▶ _SET PROBLEM_
Write the material out again exactly as it stands.

======

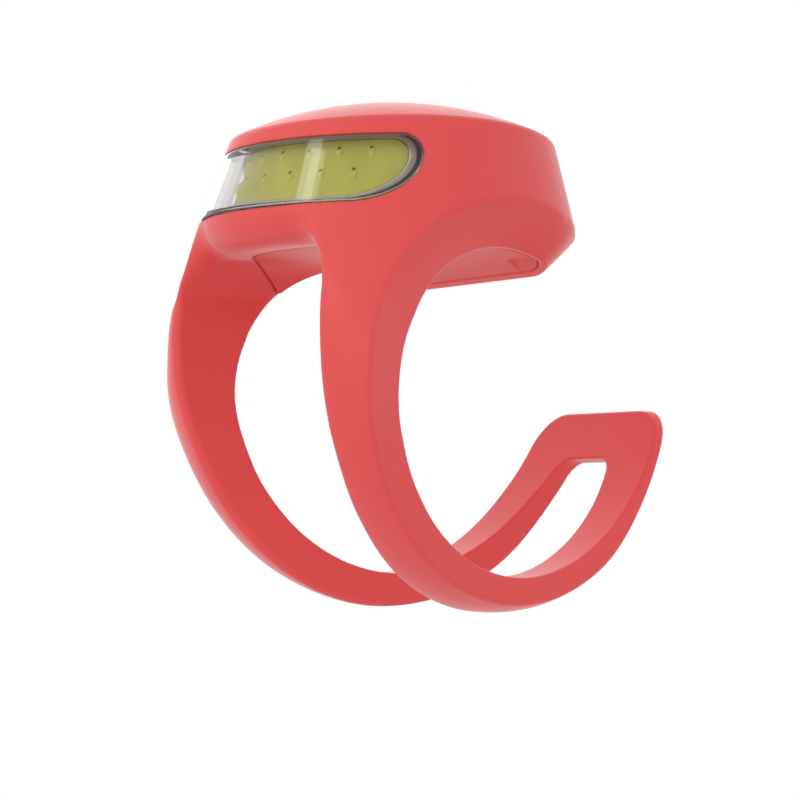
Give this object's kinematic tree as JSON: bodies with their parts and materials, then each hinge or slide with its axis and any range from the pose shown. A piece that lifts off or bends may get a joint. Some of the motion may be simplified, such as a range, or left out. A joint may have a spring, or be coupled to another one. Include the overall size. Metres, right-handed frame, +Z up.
{
  "type": "bicycle headlight",
  "caption": "Silicone handlebar headlight: a round domed head with a wide clear lens, a press button under its skin, and a split strap loop that hooks round the bar.",
  "frame": {"origin": "centre of the handlebar's axis, midway along the saddle", "axes": "+X along the handlebar, -Y the way the beam points, +Z up through the domed head"},
  "size_m": [0.0414, 0.0568, 0.0567],
  "materials": {
    "silicone": "matte, moulded in one colour",
    "clear_lens": "polished clear polycarbonate",
    "silver_trim": "satin",
    "yellow_phosphor": "semi-gloss cast resin",
    "led_chip": "satin",
    "circuit_board": "solder mask, semi-gloss",
    "white_plastic": "moulded",
    "amber_film": "film",
    "black_plastic": "moulded, fine texture",
    "tan_ceramic": "ceramic",
    "zinc_steel": "zinc plated",
    "cell_steel": "rolled and stamped",
    "spring_brass": "stamped sheet",
    "gasket_rubber": "matte",
    "cover_plastic": "moulded, satin",
    "red_plastic": "moulded"
  },
  "bodies": {
    "root": {"silicone_jacket": "silicone", "lens_cover": "clear_lens", "panel_bezel": "silver_trim", "phosphor_panel": "yellow_phosphor", "led_dies": "led_chip", "led_board": "circuit_board", "main_board": "circuit_board", "led_carrier": "white_plastic", "led_ribbon": "amber_film", "inner_case": "black_plastic", "cell_holder": "black_plastic", "switch_body": "black_plastic", "driver_chip": "black_plastic", "board_passives": "tan_ceramic", "board_screws": "zinc_steel", "coin_cell_lower": "cell_steel", "coin_cell_upper": "cell_steel", "positive_contact": "spring_brass", "negative_contact": "spring_brass", "cover_gasket": "gasket_rubber", "battery_cover": "cover_plastic"},
    "dome_button": {"button_dome": "silicone", "button_post": "silicone"},
    "plunger": {"switch_plunger": "red_plastic"},
    "strap_front": {"strap_lower_left": "silicone", "strap_lower_right": "silicone"},
    "strap_under": {"strap_rear_left": "silicone", "strap_rear_right": "silicone"},
    "strap_end": {"strap_tip": "silicone"}
  },
  "joints": [
    {"name": "button_press", "type": "slide", "parent": "root", "child": "dome_button", "axis": [0, 0, -1], "range_m": [0, 0.0006], "stiffness_N_per_m": 3000},
    {"name": "plunger_travel", "type": "slide", "parent": "root", "child": "plunger", "axis": [0, 0, -1], "range_m": [0, 0.00025]},
    {"name": "strap_front_bend", "type": "hinge", "parent": "root", "child": "strap_front", "pos_m": [0, -0.01666, -0.00886], "axis": [1, 0, 0], "range_deg": [-18, 12], "stiffness_Nm_per_rad": 0.06},
    {"name": "strap_under_bend", "type": "hinge", "parent": "strap_front", "child": "strap_under", "pos_m": [0, -0.00293, -0.02083], "axis": [1, 0, 0], "range_deg": [-18, 12], "stiffness_Nm_per_rad": 0.05},
    {"name": "strap_end_bend", "type": "hinge", "parent": "strap_under", "child": "strap_end", "pos_m": [0, 0.0181, -0.0163], "axis": [1, 0, 0], "range_deg": [-18, 12], "stiffness_Nm_per_rad": 0.04}
  ],
  "couplings": [
    {"joint": "plunger_travel", "follows": "button_press", "ratio": 0.4166},
    {"joint": "strap_under_bend", "follows": "strap_front_bend", "ratio": 1},
    {"joint": "strap_end_bend", "follows": "strap_front_bend", "ratio": 1}
  ]
}
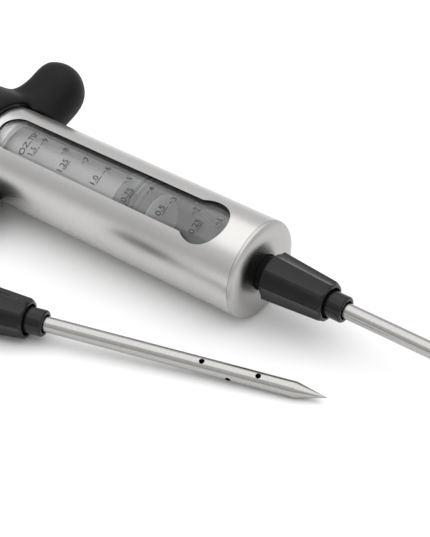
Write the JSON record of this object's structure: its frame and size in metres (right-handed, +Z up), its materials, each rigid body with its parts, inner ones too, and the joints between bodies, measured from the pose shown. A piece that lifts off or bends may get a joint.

======

▶ _TASK OUTPUT_
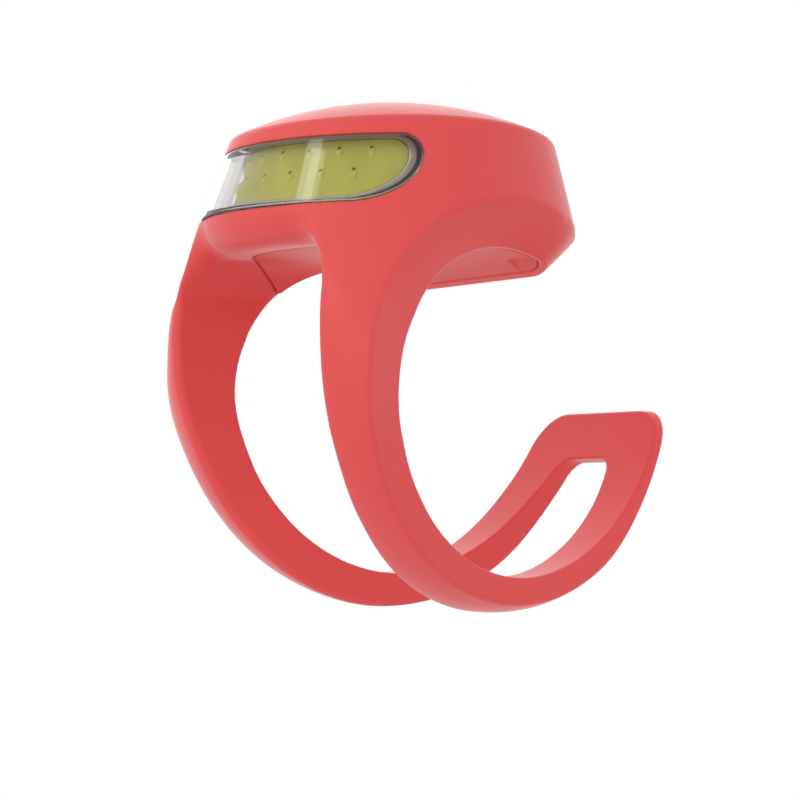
Give this object's kinematic tree as JSON: bodies with their parts and materials, then each hinge or slide with its axis and any range from the pose shown. A piece that lifts off or bends may get a joint. Some of the motion may be simplified, such as a range, or left out. A joint may have a spring, or be coupled to another one. Include the overall size. Metres, right-handed frame, +Z up.
{
  "type": "bicycle headlight",
  "caption": "Silicone handlebar headlight: a round domed head with a wide clear lens, a press button under its skin, and a split strap loop that hooks round the bar.",
  "frame": {"origin": "centre of the handlebar's axis, midway along the saddle", "axes": "+X along the handlebar, -Y the way the beam points, +Z up through the domed head"},
  "size_m": [0.0414, 0.0568, 0.0567],
  "materials": {
    "silicone": "matte, moulded in one colour",
    "clear_lens": "polished clear polycarbonate",
    "silver_trim": "satin",
    "yellow_phosphor": "semi-gloss cast resin",
    "led_chip": "satin",
    "circuit_board": "solder mask, semi-gloss",
    "white_plastic": "moulded",
    "amber_film": "film",
    "black_plastic": "moulded, fine texture",
    "tan_ceramic": "ceramic",
    "zinc_steel": "zinc plated",
    "cell_steel": "rolled and stamped",
    "spring_brass": "stamped sheet",
    "gasket_rubber": "matte",
    "cover_plastic": "moulded, satin",
    "red_plastic": "moulded"
  },
  "bodies": {
    "root": {"silicone_jacket": "silicone", "lens_cover": "clear_lens", "panel_bezel": "silver_trim", "phosphor_panel": "yellow_phosphor", "led_dies": "led_chip", "led_board": "circuit_board", "main_board": "circuit_board", "led_carrier": "white_plastic", "led_ribbon": "amber_film", "inner_case": "black_plastic", "cell_holder": "black_plastic", "switch_body": "black_plastic", "driver_chip": "black_plastic", "board_passives": "tan_ceramic", "board_screws": "zinc_steel", "coin_cell_lower": "cell_steel", "coin_cell_upper": "cell_steel", "positive_contact": "spring_brass", "negative_contact": "spring_brass", "cover_gasket": "gasket_rubber", "battery_cover": "cover_plastic"},
    "dome_button": {"button_dome": "silicone", "button_post": "silicone"},
    "plunger": {"switch_plunger": "red_plastic"},
    "strap_front": {"strap_lower_left": "silicone", "strap_lower_right": "silicone"},
    "strap_under": {"strap_rear_left": "silicone", "strap_rear_right": "silicone"},
    "strap_end": {"strap_tip": "silicone"}
  },
  "joints": [
    {"name": "button_press", "type": "slide", "parent": "root", "child": "dome_button", "axis": [0, 0, -1], "range_m": [0, 0.0006], "stiffness_N_per_m": 3000},
    {"name": "plunger_travel", "type": "slide", "parent": "root", "child": "plunger", "axis": [0, 0, -1], "range_m": [0, 0.00025]},
    {"name": "strap_front_bend", "type": "hinge", "parent": "root", "child": "strap_front", "pos_m": [0, -0.01666, -0.00886], "axis": [1, 0, 0], "range_deg": [-18, 12], "stiffness_Nm_per_rad": 0.06},
    {"name": "strap_under_bend", "type": "hinge", "parent": "strap_front", "child": "strap_under", "pos_m": [0, -0.00293, -0.02083], "axis": [1, 0, 0], "range_deg": [-18, 12], "stiffness_Nm_per_rad": 0.05},
    {"name": "strap_end_bend", "type": "hinge", "parent": "strap_under", "child": "strap_end", "pos_m": [0, 0.0181, -0.0163], "axis": [1, 0, 0], "range_deg": [-18, 12], "stiffness_Nm_per_rad": 0.04}
  ],
  "couplings": [
    {"joint": "plunger_travel", "follows": "button_press", "ratio": 0.4166},
    {"joint": "strap_under_bend", "follows": "strap_front_bend", "ratio": 1},
    {"joint": "strap_end_bend", "follows": "strap_front_bend", "ratio": 1}
  ]
}
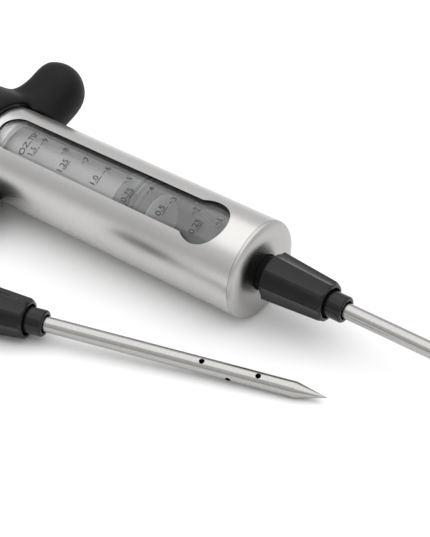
Write the JSON record of this object's structure: its frame and size in metres (right-handed, +Z up), its materials, each rigid body with its parts, inner ones too, and the joints between bodies, measured from the pose shown. A piece that lifts off or bends may get a joint.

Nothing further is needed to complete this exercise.